As The Economist noted recently in commenting on the series of bilateral Asean spats with Singapore as the object of blame: 'It is hard to avoid the suspicion that the little country's unforgivable offence is being richer and more successful than its neighbours, and being not particularly apologetic about it.'

But this 'little red dot' cannot possibly make Indonesia, Thailand or Malaysia poorer or less successful. China and India can - and it is those countries, not Singapore, that they should focus on as existential challenges.

Indonesian President Susilo Bambang Yudhoyono realises this, which is why Jakarta has supported strongly the formulation of an Asean Charter as a means of hastening Asean's integration, economically as well as politically.

Malaysian Prime Minister Abdullah Badawi and his deputy Najib Razak realise this too, which is why the latter has dismissed the bizarre claims of the Johor Menteri Besar, in the teeth of all the hydraulics laws known to man, that the reclamation works around Singapore's Tekong island had somehow caused the recent floods in Kota Tinggi and Batu Pahat in his state.

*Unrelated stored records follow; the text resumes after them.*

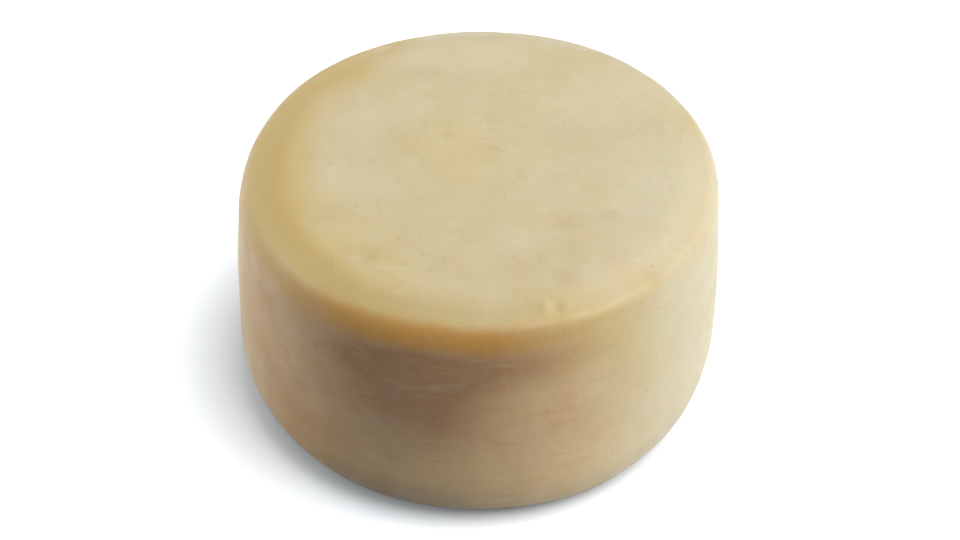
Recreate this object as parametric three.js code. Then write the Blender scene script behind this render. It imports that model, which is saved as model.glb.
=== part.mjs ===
// A small drum-shaped wheel of pressed cheese with a smooth natural rind.
//
// Units are millimetres and +Z is up. The origin is under the middle of the wheel, on the surface that it
// rests on, and -Y is the front.
//
// The curd is pressed in a round mould and turned by hand while it ripens, so the wheel is one solid piece
// and not quite a true drum. It spreads towards its base, its side bows out, its top stands a little proud
// in the middle, and its outline is out of round by less than a millimetre. The press plate leaves a sloping
// shoulder around the top, which turns down into the side, softly at most places and in a crisp lip at the
// front right.

import * as THREE from 'three';

// --- Driving dimensions ------------------------------------------------------------------------------

const HEIGHT = 93.8; // at the middle of the top
const TOP_RADIUS = 80; // where the side would meet the top, if the edge were sharp
const BASE_RADIUS = 85.4; // the same at the base, where the young curd has settled outwards
const BELLY = 1.4; // how far the side bows out at mid-height
const CROWN = 1.2; // how far the middle of the top stands above its edge

const BASE_EDGE_ACROSS = 13.9; // the base edge is rounded over this far in from the side
const BASE_EDGE_UP = 23.6; // and this far up it

const TOP_EDGE_ACROSS = 16.6; // the top edge, shoulder and all, takes up this much of the radius
const SHOULDER_TILT = 28; // degrees by which the shoulder slopes down and outwards
const SHOULDER_TURN = 17.6; // radius of the turn from the top on to the shoulder
const CORNER_ACROSS = 6.8; // the turn from the shoulder into the side is part of an oval, this far across
const CORNER_DOWN_RATIO = 1.65; // and this many times as far down
const TOP_EDGE_CHANGE = 0.24; // the share by which all of that is larger on one side than on the other
const TOP_EDGE_SOFTEST = 109; // degrees from +X towards +Y, where it is largest

const LIP_ACROSS = 1.6; // the same as CORNER_ACROSS, but where the lip is crispest
const LIP_FACING = -58; // degrees from +X towards +Y, where that is
const LIP_REACH = 28; // degrees to each side over which the lip fades out

const TOP_SLOPE = 0.35; // degrees by which the top leans
const TOP_HIGHEST = -14; // degrees from +X towards +Y, where the top is highest

// Where the outline is out of round: the number of lobes, how far each stands out, and the direction in
// degrees from +X that the first one faces.
const BASE_LOBES = [
  { count: 2, height: 0.43, facing: 66 },
  { count: 3, height: 0.68, facing: 39 },
  { count: 4, height: 0.66, facing: 42 },
];
const TOP_LOBES = [
  { count: 2, height: 0.38, facing: 41 },
  { count: 3, height: 0.29, facing: 1 },
  { count: 4, height: 0.35, facing: 41 },
];

const SLICES = 72; // upright slices around the wheel
const BASE_EDGE_STEPS = 7; // facets around the base edge
const SIDE_STEPS = 6; // facets up the side between the two edges
const CORNER_STEPS = 6; // facets around the turn from the side on to the shoulder
const SHOULDER_STEPS = 3; // facets around the turn from the shoulder on to the top
const CROWN_STEPS = 4; // facets across the top, from there to the middle

const RIND = { color: 0xdcc99a, roughness: 0.5, metalness: 0 };

// --- The shape of the wheel --------------------------------------------------------------------------

const { degToRad, euclideanModulo, lerp } = THREE.MathUtils;
const QUARTER_TURN = Math.PI / 2;
const HALF_TURN = Math.PI;
const FULL_TURN = Math.PI * 2;
const EDGE_HEIGHT = HEIGHT - CROWN;

// How far the outline stands out at an angle around the wheel.
function outOfRound(lobes, angle) {
  return lobes.reduce(
    (sum, lobe) => sum + lobe.height * Math.cos(lobe.count * (angle - degToRad(lobe.facing))),
    0,
  );
}

// The radius of the side at a height, before its edges are rounded.
function sideRadius(height, angle) {
  const share = height / EDGE_HEIGHT;
  const taper = lerp(BASE_RADIUS, TOP_RADIUS, share);
  const bow = BELLY * 4 * share * (1 - share);
  const lobes = lerp(outOfRound(BASE_LOBES, angle), outOfRound(TOP_LOBES, angle), share);
  return taper + bow + lobes;
}

// How much of the lip there is at an angle, from 0 to 1.
function lipStrength(angle) {
  const away = euclideanModulo(angle - degToRad(LIP_FACING) + HALF_TURN, FULL_TURN) - HALF_TURN;
  return Math.exp(-((away / degToRad(LIP_REACH)) ** 2));
}

// The top edge at an angle as points, from the side to the top. Each point's inset is how far in from the
// side it lies, and its depth is how far below the top.
function topEdge(angle) {
  const softness = 1 + TOP_EDGE_CHANGE * Math.cos(angle - degToRad(TOP_EDGE_SOFTEST));
  const across = TOP_EDGE_ACROSS * softness;
  const shoulderTurn = SHOULDER_TURN * softness;
  const cornerAcross = lerp(CORNER_ACROSS * softness, LIP_ACROSS, lipStrength(angle));
  const cornerDown = cornerAcross * CORNER_DOWN_RATIO;
  const tilt = degToRad(SHOULDER_TILT);
  const cornerStart = Math.atan(Math.tan(tilt) / CORNER_DOWN_RATIO);

  const turnAcross = shoulderTurn * Math.sin(tilt);
  const turnDown = shoulderTurn * (1 - Math.cos(tilt));
  const slopeAcross = across - turnAcross - cornerAcross * (1 - Math.sin(cornerStart));
  const slopeDown = slopeAcross * Math.tan(tilt);

  const points = [];
  for (let step = 0; step <= CORNER_STEPS; step += 1) {
    const turn = lerp(QUARTER_TURN, cornerStart, step / CORNER_STEPS);
    const drop = cornerDown * (Math.cos(cornerStart) - Math.cos(turn));
    points.push({ inset: cornerAcross * (1 - Math.sin(turn)), depth: turnDown + slopeDown + drop });
  }
  for (let step = 0; step <= SHOULDER_STEPS; step += 1) {
    const turn = lerp(tilt, 0, step / SHOULDER_STEPS);
    const drop = shoulderTurn * (1 - Math.cos(turn));
    points.push({ inset: across - shoulderTurn * Math.sin(turn), depth: drop });
  }
  return points;
}

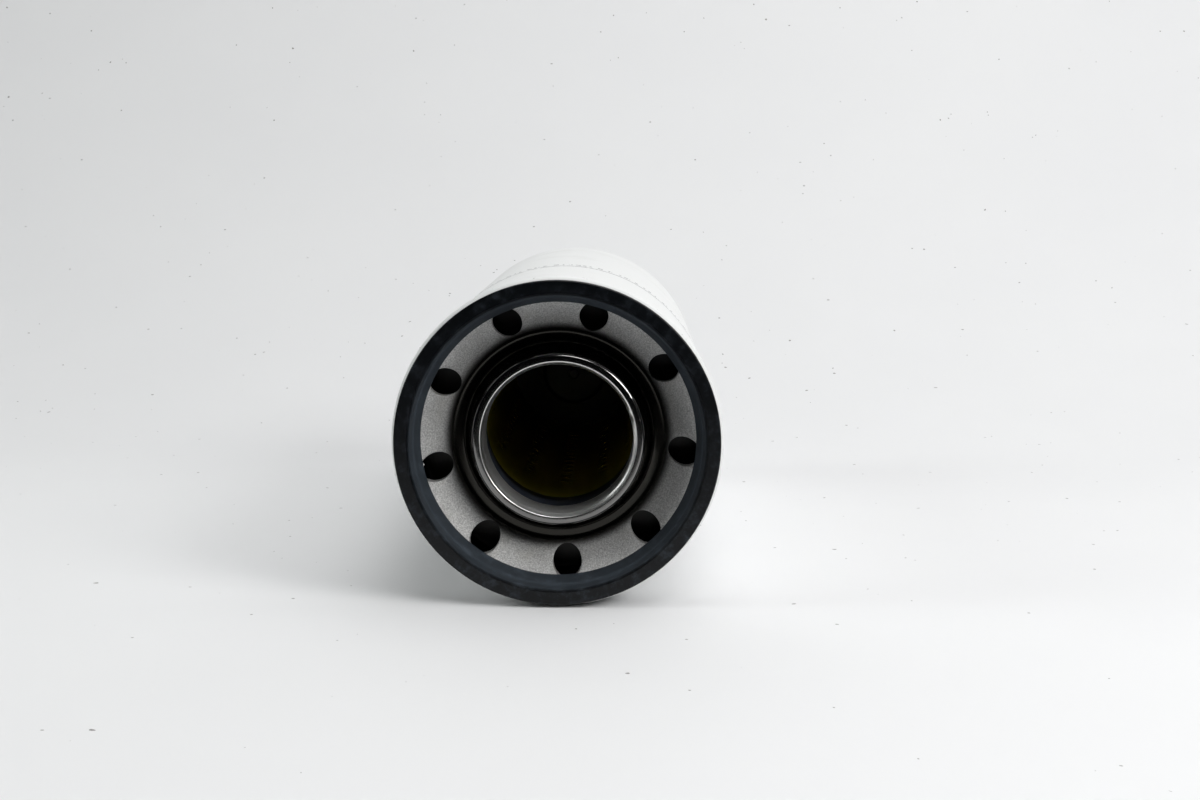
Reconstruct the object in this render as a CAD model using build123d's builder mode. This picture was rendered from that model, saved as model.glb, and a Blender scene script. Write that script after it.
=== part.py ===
from build123d import *
from math import cos, radians, sin
import os

# Heavy-duty spin-on oil filter, lying on its side: millimetres, +Z up.
# The filter's axis is the Y axis. Its open, threaded end faces -Y and its domed end +Y.
# The origin is on the axis, where the full thread begins.

os.makedirs("parts", exist_ok=True)

# ---------------------------------------------------------------- driving dimensions
overall_length = 289.0        # gasket's sealing face to the top of the dome
can_radius = 59.0             # outside of the can's plain wall
seam_radius = 60.0            # outside of the double seam at the open end
can_sheet = 0.8
retainer_sheet = 0.8
plate_sheet = 3.4
cap_sheet = 0.8
tube_sheet = 0.6
valve_sheet = 0.8
layer_gap = 0.05              # between sheets that are rolled or pressed together

thread_minor_radius = 27.43   # 2 1/4-12 UN internal thread
thread_major_radius = 28.58
thread_pitch = 25.4 / 12

# Depths along the axis are measured from the gasket's sealing face, as on a drawing.
gasket_lip_depth = 3.0        # thickness of the gasket's front lip
seam_depth = 3.2              # outer end of the double seam
seam_height = 6.9
retainer_floor_depth = 11.7
hub_mouth_depth = 11.0
valley_depth = 24.0           # front of the plate where it is deepest
hub_end_depth = 30.0
element_front_depth = 35.0
neck_end_depth = 56.0
element_back_depth = 261.0
pad_depth = 283.6             # spring pad's rim, just inside the dome

hub_rim_radius = 31.4
valley_inner_radius = 34.4
valley_outer_radius = 39.6
cone_top_radius = 51.2
plate_edge_radius = 55.4

inlet_count = 9
inlet_first_angle = -6.2      # from +X towards +Z
inlet_centre_radius = 46.4
inlet_half_length = 5.7
inlet_half_width = 5.3

tube_inner_radius = 30.3
media_inner_radius = 31.6
media_outer_radius = 51.2
cap_radius = 53.2
pleat_count = 60
paper = 0.35                  # half of the paper's modelled thickness, added round each fold

perforation_radius = 2.3
perforation_columns = 12
perforation_rows = 14

port_radius = 9.0
stem_radius = 2.5
stem_clearance = 0.06
bypass_wire_radius = 0.7
bypass_coil_radius = 8.5
bypass_turns = 5
element_wire_radius = 1.6
element_coil_radius = 26.0
element_turns = 3

# ---------------------------------------------------------------- derived positions
thread_chamfer = thread_major_radius + 0.15 - thread_minor_radius
thread_start_depth = hub_mouth_depth + thread_chamfer
thread_end_depth = hub_end_depth - thread_chamfer


def at(depth):
    """The Y coordinate of a depth behind the gasket's sealing face."""
    return depth - thread_start_depth


def rz(radius, depth):
    """A point of a section through the axis: radius along X, depth along Y."""
    return (radius, at(depth))


def ring_section(inner, outer, front, back):
    """The four corners of a plain ring's section."""
    return [rz(inner, front), rz(outer, front), rz(outer, back), rz(inner, back)]


def save(name, piece):
    """Label a finished piece and write it under the name of its node."""
    piece.label = name
    export_step(piece, f"parts/{name}.step")


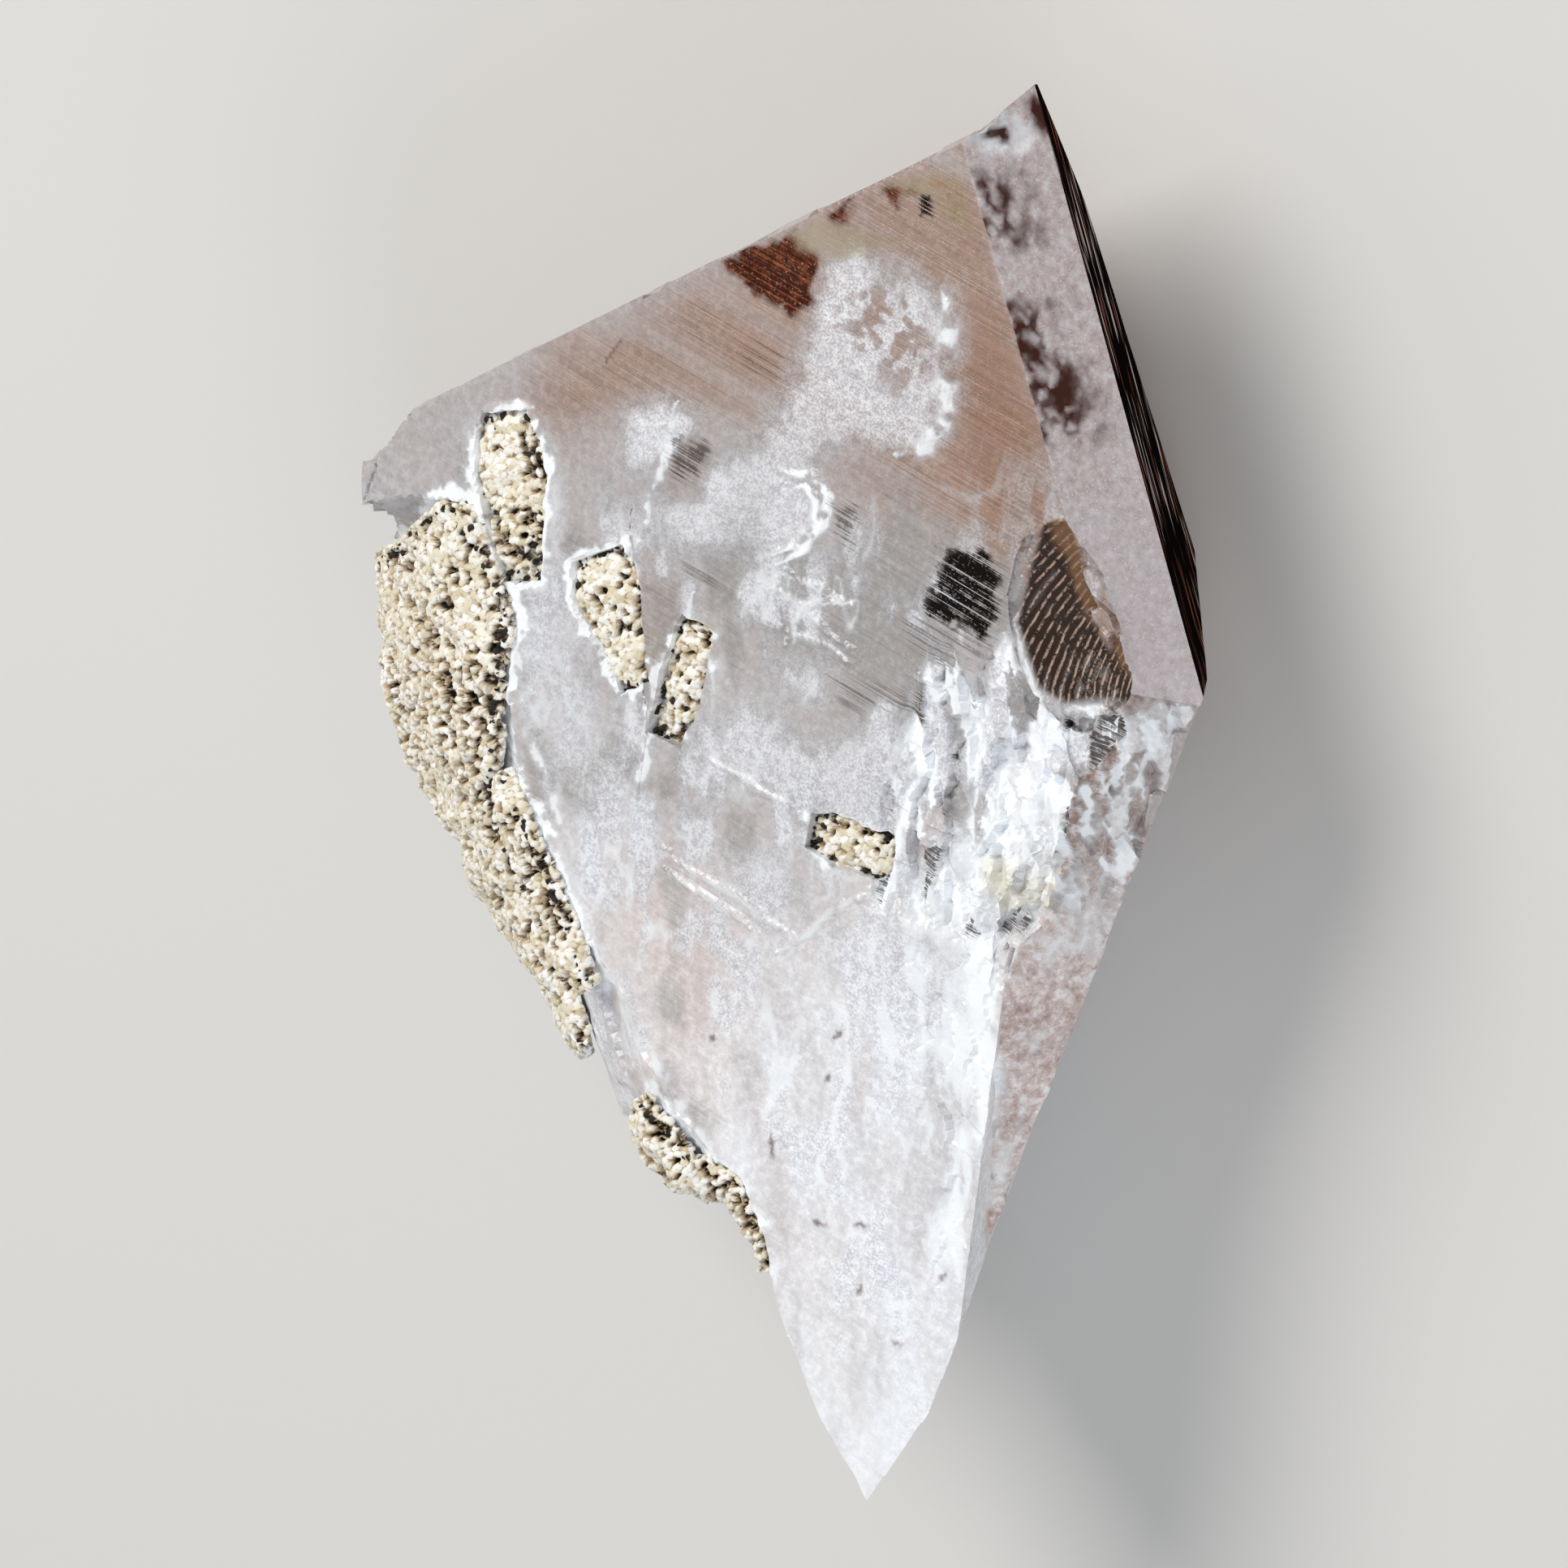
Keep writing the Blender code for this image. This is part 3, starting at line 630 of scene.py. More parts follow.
def front_color(paint, marks):
    """The front face: pale, tan towards the tip and milky towards the root."""
    fine, hairs, tan, contrast = marks.fine, marks.hairs, marks.tan, marks.contrast
    color = paint.blend(marks.white, PALE_PINK, MILK)
    color = paint.blend(tan, color, TAN)
    color = paint.blend(marks.orange * (contrast * 0.3 + 0.6), color, ORANGE_BROWN)
    color = paint.blend(marks.beige * 0.8, color, BEIGE)
    streaky = (tan * 0.8 + 0.16 + marks.beige * 0.35) * (hairs - 0.5)
    color = paint.shade(color, streaky * 1.25 + fine * 0.75 + 0.60)
    flecks = paint.fade(hairs * 0.55 + fine * 0.75, 0.76, 0.88) * tan * 0.55
    color = paint.blend(flecks, color, FLECK_BROWN)
    veined = marks.vein * (marks.white * 0.45 + marks.broken * 0.6 + 0.12)
    color = paint.blend(veined, color, CLEAR_WHITE)
    crackle = paint.fade(fine * 0.5 + marks.grains * 0.5, 0.36, 0.62)
    fluff = paint.blend(crackle, CLOUD_GREY, CLEAR_WHITE)
    color = paint.blend(marks.cloud * (crackle * 0.3 + 0.7), color, fluff)
    straw = paint.blend(tan * (contrast * 0.5 + 0.5), STRAW, OCHRE)
    color = paint.blend(marks.yellow * (contrast * 0.5 + 0.3), color, straw)
    rust = paint.blend(paint.fade(hairs * 0.7 + fine * 0.5, 0.55, 0.80), RED_BROWN, RUST)
    color = paint.blend(marks.stain, color, rust)
    color = paint.blend(marks.bright, color, CLEAR_WHITE)
    color = paint.blend(marks.yellow * 0.5, color, straw)
    # The windows: brown comb edges, and painted shade near black within.
    return paint.blend(marks.comb, color, paint.blend(marks.window, COMB_BROWN, SEE_THROUGH_SHADE))


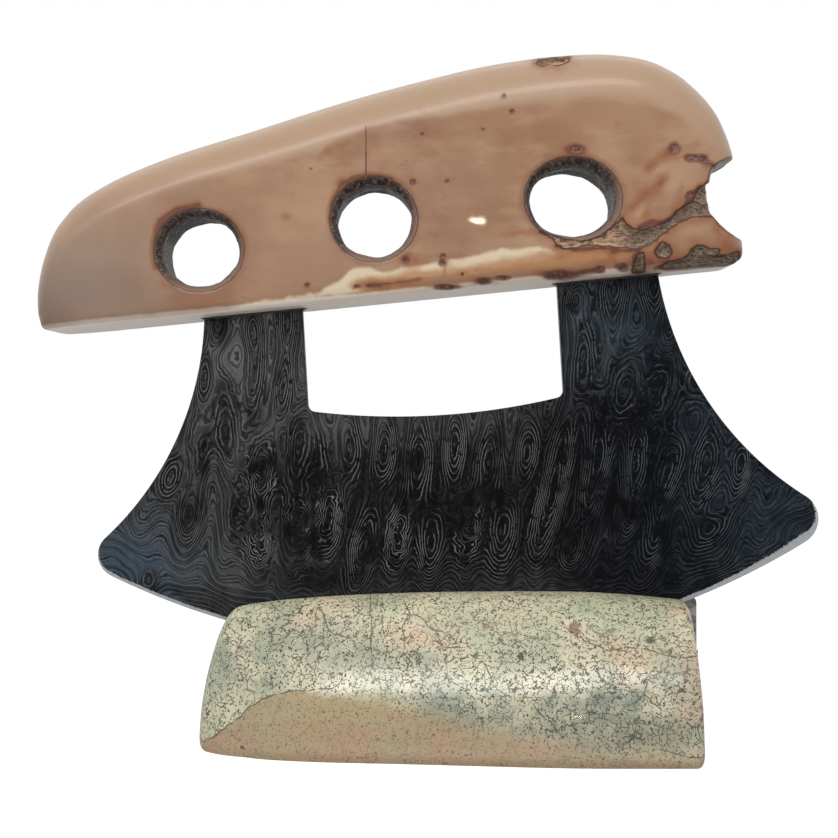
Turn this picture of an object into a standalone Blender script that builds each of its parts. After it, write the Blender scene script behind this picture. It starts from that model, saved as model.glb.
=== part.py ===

Singapore has shown over 42 years that it can survive by leapfrogging the region and linking up with the rest of the world. It can go on doing this if necessary.

The region as a whole, however, cannot leapfrog itself for it is stuck here forever, sandwiched between two rising giants, China and India.

Those are the challenges. Respond as one, for goodness' sake, instead of posing these incessant challenges to Singapore.